Voices on biodiversity

Bettina Dyttrich is editor of the weekly newspaper WOZ, where she specialises in ecology, agriculture and social policy. She also writes non-fiction and literary texts. Bettina has long been involved in the movement for solidarity-based agriculture. In 2015, she published the book "Together in the field. Solidarity-based agriculture in Switzerland".

My mother was a farmer's child. I learnt about the plants in the area from her. Which berries are good. That you can eat wood sorrel. Thanks to her, even as a child I understood how radically agriculture had changed in just a few decades. I only had to compare my uncle's farm – with Eternit (fibre cement), concrete and a large tarred field - and the meadow in front of the door covered in sewage sludge with what she had told me about the past: horse-drawn carts, farmhands and maids, daisies in the meadows. 

My father came from the big city. In Switzerland, he discovered his passion for plants and familiarised himself so thoroughly that he later taught field botany courses. I learnt to identify alpine flowers and plan mountain hikes from him. And I probably also learnt as a child that the agricultural view and the nature conservation view are very different. One asks: What can be grown here? The other asks: What rare species live here?

The relationship between farmers and wild plants and animals has never been harmonious: they are competitors and can threaten the harvest. Nevertheless, until the middle of the 20th century, until the great upheaval that my mother witnessed, there was room for a wide variety of wild species in the cultivated landscape. It was only with pesticides, artificial fertilisers, and excessive imports of animal feed and machinery that cleared large areas of the landscape that agriculture was able to cause real damage to biodiversity - both at home and abroad.

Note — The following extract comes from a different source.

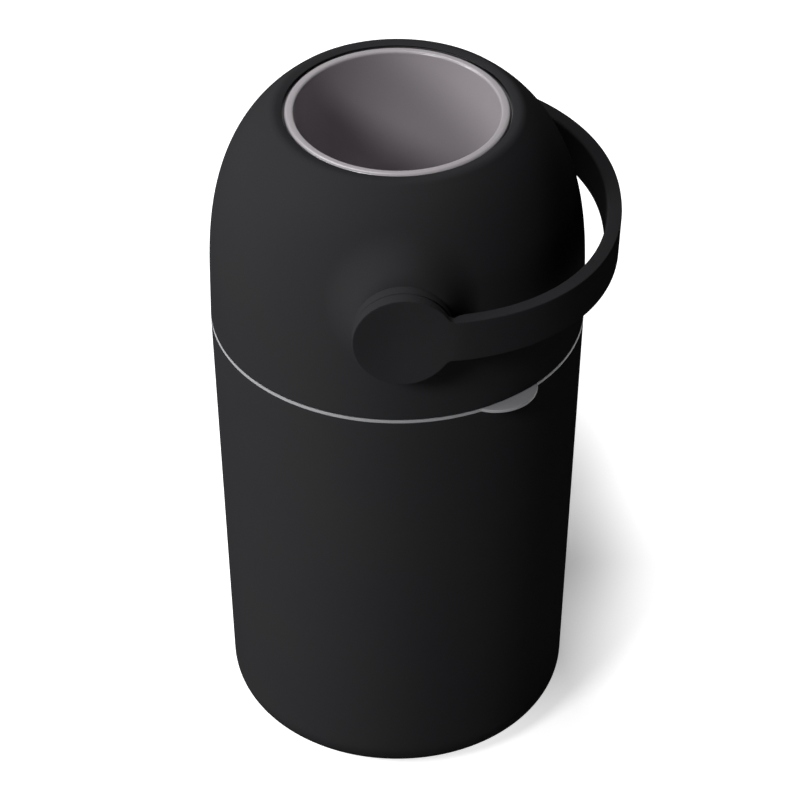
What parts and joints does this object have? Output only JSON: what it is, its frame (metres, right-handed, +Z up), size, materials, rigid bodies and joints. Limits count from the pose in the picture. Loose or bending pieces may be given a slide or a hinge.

Biodiversity damage outsourced

The view of nature conservation is incomplete. It concentrates on the visible areas. This is understandable: biodiversity needs landscapes, and species live in a specific place - or not. But a large proportion of resource flows have become invisible: Fossil fuels and animal feed, and a large proportion of consumer goods are imported. According to the Federal Office for the Environment, 70 per cent of the biodiversity damage for which Switzerland is responsible currently takes place abroad. We could increase this figure even further if we placed the whole of Switzerland under nature conservation and imported almost all of our food - we would be rich enough. But if consumer behaviour didn't change otherwise, the ecological balance would only look good at first glance: if you only look at Switzerland and ignore the rest of the world.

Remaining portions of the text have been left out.